I’ve got a paper actually coming out . . . where we compare very low income to regular income consumers.  What we tended to find there is that is that, especially in the case of subsidizing healthy foods, the richer consumers benefit the most because they’re already, first of all, consuming relatively health foods.  And, because we found . . . that the poor tended to want to stick to their original diets.
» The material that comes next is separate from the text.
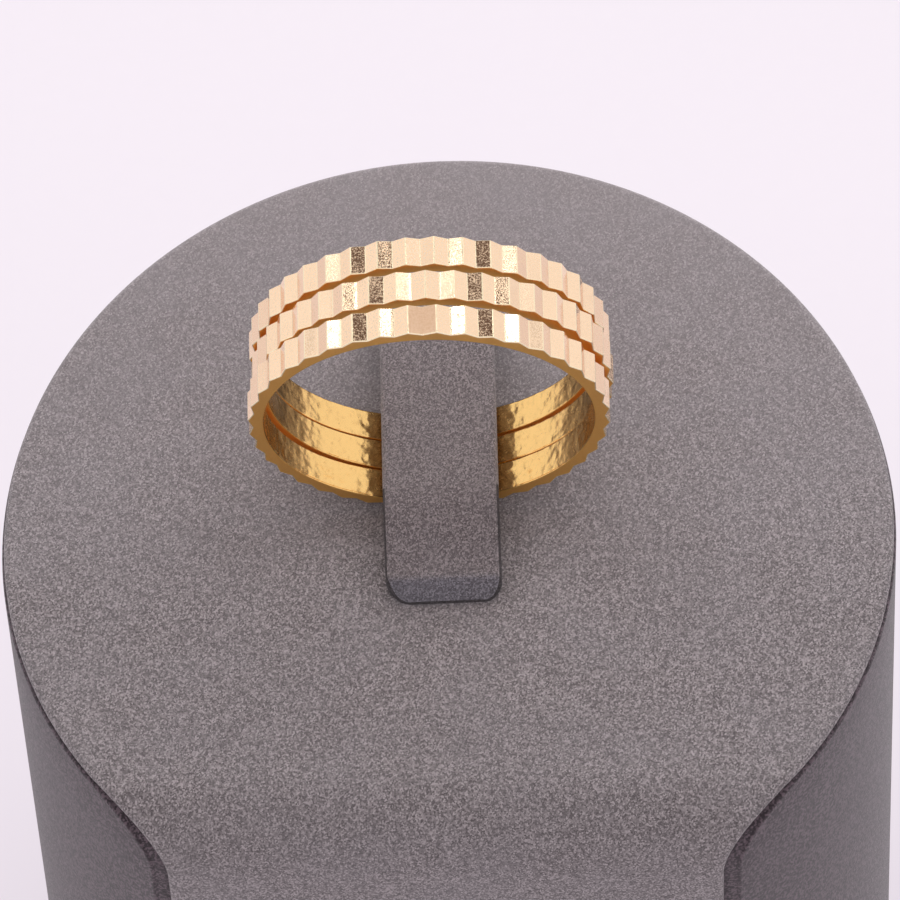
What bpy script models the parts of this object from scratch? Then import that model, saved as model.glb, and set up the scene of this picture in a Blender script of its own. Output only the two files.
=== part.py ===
"""Stackable rings on a display stand.

Three alike narrow gold bands stand upright, one behind another, on the sloping top of a
round display stand. Each band has a smooth bore, flat sides and forty V-shaped ridges
round the outside. A springy strip covered in fabric comes up out of the top behind the
bands, runs through all three and bends down to the top in front of them.

Metres, +Z up. The origin is on the axis of the round stand, at its base. The viewer is
on the -Y side, and +X is on the viewer's right.
"""
import math

import bmesh
import bpy
from mathutils import Vector

MM = 0.001

# One band. The wall is measured from the bore to the crest of a ridge.
BORE_DIAMETER = 17.78 * MM
BAND_WALL = 0.86 * MM
BAND_WIDTH = 1.72 * MM
RIDGE_COUNT = 40
RIDGE_DEPTH = 0.25 * MM
CREST_FLAT = 0.06 * MM
VALLEY_FLAT = 0.08 * MM

# How each band stands: its lean forward from square to the top, in degrees, its turn to
# the viewer's right, in degrees, its shift across, and the turn of its ridges, as a share
# of one ridge.
BANDS = (
    {"name": "ring_front", "lean": 3.7, "turn": 1.8, "shift": -0.32 * MM, "step": 0.498},
    {"name": "ring_middle", "lean": 2.7, "turn": 1.9, "shift": -0.09 * MM, "step": 0.982},
    {"name": "ring_back", "lean": 1.8, "turn": 2.2, "shift": -0.19 * MM, "step": 0.388},
)
BAND_GAP = 0.12 * MM
STACK_START = 1.48 * MM

# The stand. Its diameter is at its height, and its wall leans in by the taper, in degrees,
# towards the foot. The flat front is cut this deep into the round column.
COLUMN_DIAMETER = 48.95 * MM
COLUMN_HEIGHT = 40.0 * MM
COLUMN_TAPER = 0.45
FRONT_CUT = 5.33 * MM
TOP_SLOPE = 6.0
BEND_RADIUS = 4.30 * MM
COVER_THICKNESS = 1.00 * MM
COVER_EDGE = 0.15 * MM
COVER_HEM = 0.50 * MM

# The strip that holds the bands. Its tip and root are measured up the slope from the
# column's axis, and its bend is the radius of its middle line.
TONGUE_WIDTH = 6.32 * MM
TONGUE_THICKNESS = 1.30 * MM
TONGUE_TIP = -4.70 * MM
TONGUE_ROOT = 13.00 * MM
TONGUE_BEND = 2.00 * MM
TONGUE_DEPTH = 3.00 * MM
TIP_CORNER = 1.00 * MM
TONGUE_CHAMFER = 0.30 * MM
HOLDER_SHIFT = -0.28 * MM
HOLDER_TURN = 2.1

# Clearance between pieces that touch on the real thing.
SEAT_GAP = 0.30 * MM

COLUMN_SIDES = 120
BEND_STEPS = 10
CORNER_STEPS = 5
TONGUE_STEPS = 12

COLUMN_RADIUS = COLUMN_DIAMETER / 2
BORE_RADIUS = BORE_DIAMETER / 2
CREST_RADIUS = BORE_RADIUS + BAND_WALL
SLOPE = math.radians(TOP_SLOPE)
TURN = math.radians(HOLDER_TURN)
PITCH = 2 * math.pi / RIDGE_COUNT


def clear_scene():
    for old in list(bpy.data.objects):
        bpy.data.objects.remove(old, do_unlink=True)


def make_material(name, colour, metallic, roughness):
    material = bpy.data.materials.new(name)
    material.use_nodes = True
    shader = material.node_tree.nodes["Principled BSDF"]
    shader.inputs["Base Color"].default_value = (*colour, 1.0)
    shader.inputs["Metallic"].default_value = metallic
    shader.inputs["Roughness"].default_value = roughness
    material.diffuse_color = (*colour, 1.0)
    return material


def add_object(name, shape, material=None):
    """Turn a bmesh into a named object with its faces pointing out."""
    bmesh.ops.recalc_face_normals(shape, faces=shape.faces[:])
    mesh = bpy.data.meshes.new(name)
    shape.to_mesh(mesh)
    shape.free()
    if material:
        mesh.materials.append(material)
    made = bpy.data.objects.new(name, mesh)
    bpy.context.scene.collection.objects.link(made)
    return made


def loft(sections):
    """One closed body through a row of matching loops of points."""
    shape = bmesh.new()
    loops = [[shape.verts.new(point) for point in section] for section in sections]
    count = len(loops[0])
    for near, far in zip(loops, loops[1:]):
        for i in range(count):
            j = (i + 1) % count
            shape.faces.new((near[i], near[j], far[j], far[i]))
    shape.faces.new(loops[0])
    shape.faces.new(loops[-1])
    return shape


def combine(made, guide, operation):
    """Cut a guide out of a solid, or keep what the two share."""
    guide.hide_render = True
    guide.display_type = "WIRE"
    step = made.modifiers.new(guide.name, "BOOLEAN")
    step.operation = operation
    step.solver = "EXACT"
    step.object = guide


def on_top(across, along, above):
    """A point over the top: across the tongue, up the slope, and square to the slope."""
    side = HOLDER_SHIFT + across * math.cos(TURN) - along * math.sin(TURN)
    back = along * math.cos(TURN) + across * math.sin(TURN)
    level = back * math.cos(SLOPE) - above * math.sin(SLOPE)
    height = COLUMN_HEIGHT + back * math.sin(SLOPE) + above * math.cos(SLOPE)
    return Vector((side, level, height))


# The stand: a round column with a flat front, and the cover over its top and front.

def side_line(inset, low):
    """The stand's front and top seen from the side, moved in from the finished surface."""
    radius = BEND_RADIUS - inset
    front = COLUMN_RADIUS - FRONT_CUT
    centre_y = BEND_RADIUS - front
    centre_z = COLUMN_HEIGHT + centre_y * math.tan(SLOPE) - BEND_RADIUS / math.cos(SLOPE)
    line = [(inset - front, low)]
    for i in range(BEND_STEPS + 1):
        angle = math.pi - (math.pi / 2 - SLOPE) * i / BEND_STEPS
        line.append((centre_y + radius * math.cos(angle), centre_z + radius * math.sin(angle)))
    end = COLUMN_DIAMETER
    line.append((end, COLUMN_HEIGHT + end * math.tan(SLOPE) - inset / math.cos(SLOPE)))
    return line


def make_block(name, outline, radius, material):
    """A side outline carried right across the stand, then trimmed to its tapering round."""
    sections = [[(x, y, z) for y, z in outline] for x in (-COLUMN_DIAMETER, COLUMN_DIAMETER)]
    made = add_object(name, loft(sections), material)
    turns = [2 * math.pi * i / COLUMN_SIDES for i in range(COLUMN_SIDES)]
    rounds = []
    for z in (-COLUMN_DIAMETER, COLUMN_HEIGHT + COLUMN_DIAMETER):
        reach = radius + (z - COLUMN_HEIGHT) * math.tan(math.radians(COLUMN_TAPER))
        rounds.append([(reach * math.cos(turn), reach * math.sin(turn), z) for turn in turns])
    combine(made, add_object(name + "_trim", loft(rounds)), "INTERSECT")
    return made


def make_slot():
    """The slot that the tongue comes up out of, through the cover and into the column."""
    half_width = TONGUE_WIDTH / 2 + SEAT_GAP
    half_length = TONGUE_THICKNESS / 2 + SEAT_GAP
    corners = ((-1, -1), (1, -1), (1, 1), (-1, 1))
    sections = []
    for above in (-TONGUE_DEPTH - SEAT_GAP, COVER_THICKNESS):
        loop = [on_top(x * half_width, TONGUE_ROOT + y * half_length, above) for x, y in corners]
        sections.append(loop)
    return add_object("tongue_slot", loft(sections))


def make_stand(fabric_side, fabric_top):
    under_cover = COVER_THICKNESS + SEAT_GAP
    block = side_line(under_cover, 0)
    block.append((COLUMN_DIAMETER, 0))
    column = make_block("stand_column", block, COLUMN_RADIUS, fabric_side)
    sheet = side_line(0, COVER_HEM) + side_line(COVER_THICKNESS, COVER_HEM)[::-1]
    cover = make_block("stand_cover", sheet, COLUMN_RADIUS - COVER_EDGE, fabric_top)
    slot = make_slot()
    combine(column, slot, "DIFFERENCE")
    combine(cover, slot, "DIFFERENCE")


# The bands: one mesh rule, three standing poses.

def band_outline():
    """The ridged outline, as radius and angle from the top, all the way round."""
    valley_radius = CREST_RADIUS - RIDGE_DEPTH
    crest = CREST_FLAT / 2 / CREST_RADIUS
    valley = VALLEY_FLAT / 2 / valley_radius
    outline = []
    for ridge in range(RIDGE_COUNT):
        top = ridge * PITCH
        bottom = top + PITCH / 2
        outline.append((CREST_RADIUS, top - crest))
        outline.append((CREST_RADIUS, top + crest))
        outline.append((valley_radius, bottom - valley))
        outline.append((valley_radius, bottom + valley))
    return outline


def make_band(name, step, material):
    """A band about its own Z axis, with the middle of its width at its origin."""
    low, high = -BAND_WIDTH / 2, BAND_WIDTH / 2
    shape = bmesh.new()
    loops = []
    for at_bore, level in ((False, low), (False, high), (True, high), (True, low)):
        loop = []
        for crest_or_valley, angle in band_outline():
            radius = BORE_RADIUS if at_bore else crest_or_valley
            turned = angle + step * PITCH
            loop.append(shape.verts.new((radius * math.sin(turned), radius * math.cos(turned), level)))
        loops.append(loop)
    count = len(loops[0])
    for near, far in zip(loops, loops[1:] + loops[:1]):
        for i in range(count):
            j = (i + 1) % count
            shape.faces.new((near[i], near[j], far[j], far[i]))
    return add_object(name, shape, material)


def band_axis(band):
    """Which way a band's bore points, towards the viewer."""
    lean = SLOPE + math.radians(band["lean"])
    turn = math.radians(band["turn"])
    level = math.cos(lean)
    return Vector((math.sin(turn) * level, -math.cos(turn) * level, -math.sin(lean)))


def band_rise(band):
    """Height of a band's centre over the top, with its lowest edge at the seat gap."""
    lean = math.radians(band["lean"])
    return SEAT_GAP + CREST_RADIUS * math.cos(lean) + BAND_WIDTH / 2 * math.sin(abs(lean))


def band_places():
    """Where each band's centre comes up the slope, each clear of the one before it."""
    lean = math.radians(BANDS[0]["lean"])
    along = STACK_START - CREST_RADIUS * math.sin(lean) + BAND_WIDTH / 2 * math.cos(lean)
    places = [along]
    for near, far in zip(BANDS, BANDS[1:]):
        skew = math.sin(band_axis(near).angle(band_axis(far)))
        along += BAND_WIDTH + BAND_GAP + CREST_RADIUS * skew
        places.append(along)
    return places


def make_bands(gold):
    for band, along in zip(BANDS, band_places()):
        made = make_band(band["name"], band["step"], gold)
        made.location = on_top(band["shift"], along, band_rise(band))
        lean = math.radians(90 + TOP_SLOPE + band["lean"])
        made.rotation_euler = (lean, 0, math.radians(band["turn"]))


# The tongue: a strip lofted along a bent middle line.

def bore_floor(band):
    """Height over the top of a bore's floor, where the tongue's outer edge crosses it."""
    lean = math.radians(band["lean"])
    skew = math.radians(abs(band["turn"] - HOLDER_TURN))
    reach = TONGUE_WIDTH / 2 + abs(band["shift"]) + BAND_WIDTH * math.sin(skew)
    drop = math.sqrt(BORE_RADIUS ** 2 - reach ** 2)
    return band_rise(band) + BAND_WIDTH / 2 * math.sin(abs(lean)) - drop * math.cos(lean)


def tongue_line():
    """The strip's middle line from tip to root, as distance up the slope and height."""
    half = TONGUE_THICKNESS / 2
    low = SEAT_GAP + half
    high = max(bore_floor(band) for band in BANDS) + SEAT_GAP + half
    rise_end = STACK_START - SEAT_GAP
    line = []
    for i in range(CORNER_STEPS):
        line.append((TONGUE_TIP + TIP_CORNER * (1 - math.cos(math.pi / 2 * i / CORNER_STEPS)), low))
    rise_start = TONGUE_TIP + TIP_CORNER
    for i in range(TONGUE_STEPS + 1):
        share = i / TONGUE_STEPS
        ease = share * share * (3 - 2 * share)
        line.append((rise_start + (rise_end - rise_start) * share, low + (high - low) * ease))
    for i in range(BEND_STEPS + 1):
        angle = math.pi / 2 * (1 - i / BEND_STEPS)
        along = TONGUE_ROOT - TONGUE_BEND + TONGUE_BEND * math.cos(angle)
        line.append((along, high - TONGUE_BEND + TONGUE_BEND * math.sin(angle)))
    line.append((TONGUE_ROOT, -TONGUE_DEPTH))
    return line


def strip_section(half_width, place, square):
    """A flat section with chamfered edges. square points from the middle line to its top."""
    half = TONGUE_THICKNESS / 2
    soft = TONGUE_CHAMFER
    corners = (
        (-half_width, soft - half), (soft - half_width, -half),
        (half_width - soft, -half), (half_width, soft - half),
        (half_width, half - soft), (half_width - soft, half),
        (soft - half_width, half), (-half_width, half - soft),
    )
    section = []
    for across, up in corners:
        section.append(on_top(across, place[0] + up * square[0], place[1] + up * square[1]))
    return section


def make_tongue(fabric):
    line = tongue_line()
    sections = []
    for i, place in enumerate(line):
        before = line[max(i - 1, 0)]
        after = line[min(i + 1, len(line) - 1)]
        run = after[0] - before[0]
        climb = after[1] - before[1]
        length = math.hypot(run, climb)
        from_tip = place[0] - TONGUE_TIP
        half_width = TONGUE_WIDTH / 2
        if i < CORNER_STEPS:
            half_width += math.sqrt(TIP_CORNER ** 2 - (TIP_CORNER - from_tip) ** 2) - TIP_CORNER
        sections.append(strip_section(half_width, place, (-climb / length, run / length)))
    return add_object("holding_tongue", loft(sections), fabric)


def main():
    clear_scene()
    gold = make_material("rose_gold", (0.83, 0.55, 0.33), 1.0, 0.22)
    top_fabric = make_material("grey_microfibre", (0.19, 0.175, 0.18), 0.0, 0.95)
    side_fabric = make_material("grey_side_wrap", (0.17, 0.157, 0.163), 0.0, 0.95)
    make_stand(side_fabric, top_fabric)
    make_bands(gold)
    make_tongue(top_fabric)


main()
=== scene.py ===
"""The looks of three stackable rings on a display stand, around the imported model."""
import math

import bmesh
import bpy
from mathutils import Matrix, Vector


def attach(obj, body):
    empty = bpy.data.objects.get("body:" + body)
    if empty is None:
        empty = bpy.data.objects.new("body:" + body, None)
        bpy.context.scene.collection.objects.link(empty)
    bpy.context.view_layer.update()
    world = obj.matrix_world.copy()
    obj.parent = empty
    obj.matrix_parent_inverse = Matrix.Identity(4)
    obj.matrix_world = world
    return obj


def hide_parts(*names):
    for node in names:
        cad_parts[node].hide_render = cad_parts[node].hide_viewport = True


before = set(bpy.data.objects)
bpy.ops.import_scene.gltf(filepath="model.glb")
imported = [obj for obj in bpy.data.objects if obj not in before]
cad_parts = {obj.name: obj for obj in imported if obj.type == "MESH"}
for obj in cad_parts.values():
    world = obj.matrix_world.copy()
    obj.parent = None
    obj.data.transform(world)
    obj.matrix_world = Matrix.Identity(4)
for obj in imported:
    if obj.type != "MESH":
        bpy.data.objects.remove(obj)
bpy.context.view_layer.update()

# The view: a long lens, high in front of the stand, looks down on the bands. It is turned
# and tilted a little, as the picture of the real stand is.
MM = 0.001
VIEW_FROM = Vector((18.566, -275.30, 396.79)) * MM
VIEW_DOWN, VIEW_TURN, VIEW_TILT = (math.radians(a) for a in (51.71, 3.78, -3.47))
FILM_WIDTH, FOCAL_LENGTH = 36.0, 330.0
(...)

They were more habit prone, so they didn’t change quite as much either when it was a tax . . . or a subsidy trying to get them to eat something a little healthier.  

I would say lastly, I’m going to bring up this sort of elitism. . . . This sort of paternalism argument.  We feel like we know how other people should be eating.  . . . I think it’s really hard to put ourselves in the shoes of other people, and so for us to take a step back and say ‘you should be doing something different; you should be eating more like me’ presumes that we know what it’s like to have their life and have their kind of income and know all the other sorts of things they’re facing. . . .  I have a problem philosophically with that. . . .

And I do think it’s different than . . . cigarette taxes.  With cigarette taxes there really was this externality – the second hand smoke.  When you’re smoking, that really does have an effect on the people around you.  With the drinking of soda, it’s really less clear there’s that same kind of phenomenon at play.  Most of what’s happening here is some kind of redistribution within our healthcare system because of Medicare and Medicaid.  But, that’s much more complicated than most people realize.  Most of what’s happening here are subsidies flowing from relatively wealthy people to relatively poor people because relatively wealthy people pay more in taxes. . . . It’s not a popular solution but part of the argument is that if people know their health care expenses are going to be taken care of, they’re going to eat in an unhealthy way . . . Economists call that a moral hazard.  The answer for a moral hazard is that people need to have some skin in the game.  We need people to pay a little bit of the costs of their health care.  It doesn’t have to be the same for everybody, and maybe it’s just a small amount for people who don’t have much income, but I think if the concern is that if people are going to behave “irresponsibly”, there needs to be a bit of a price for that in terms of their health care costs.  But, of course, there is a real price for being obese.  That’s something we tend to forget – that there is a lot of social shame associated with being obese, wages can be lower especially for women, and there are all the attendant medical costs, some of which are shielded from the consumer because of our health care system but a lot of those are borne directly.  There is a real cost to being overweight and obese, and people bear a lot of that just through their own daily lives.  

I’m running on here, but one last point that is really important because I hear so many people get this wrong.  What they say is, ‘well our farm policy system subsidizes food and makes sugar cheaper.’  That is absolutely false.  I’m not a fan of farm subsidies, but that particular argument is false for two reasons.  One is that if you look at cane sugar.  Cane sugar has a set of really convoluted policies, but they essentially restrict supply. . . . What [sugar producers via policy] are able to do is keep out foreign competition and keep other producers from growing sugar cane.  . . . World sugar prices are much higher than they would be if we didn’t have our US cane sugar policies.  The other thing is high fructose corn syrup (HFCS).  Right now roughly 40% of our corn supply goes to ethanol.  Ten years ago, that was mostly going to livestock and food processing. . . .  It’s not exactly a farm policy, but the energy policies we’ve had over the past 10-20 years have dramatically shifted corn production from going to places like HFCS to instead ethanol production and our cars, and as a result has made HFCS more expensive than it would be otherwise.  

Should we tax sugar?  In some ways, we already do, it’s just not very transparent that we’re doing it."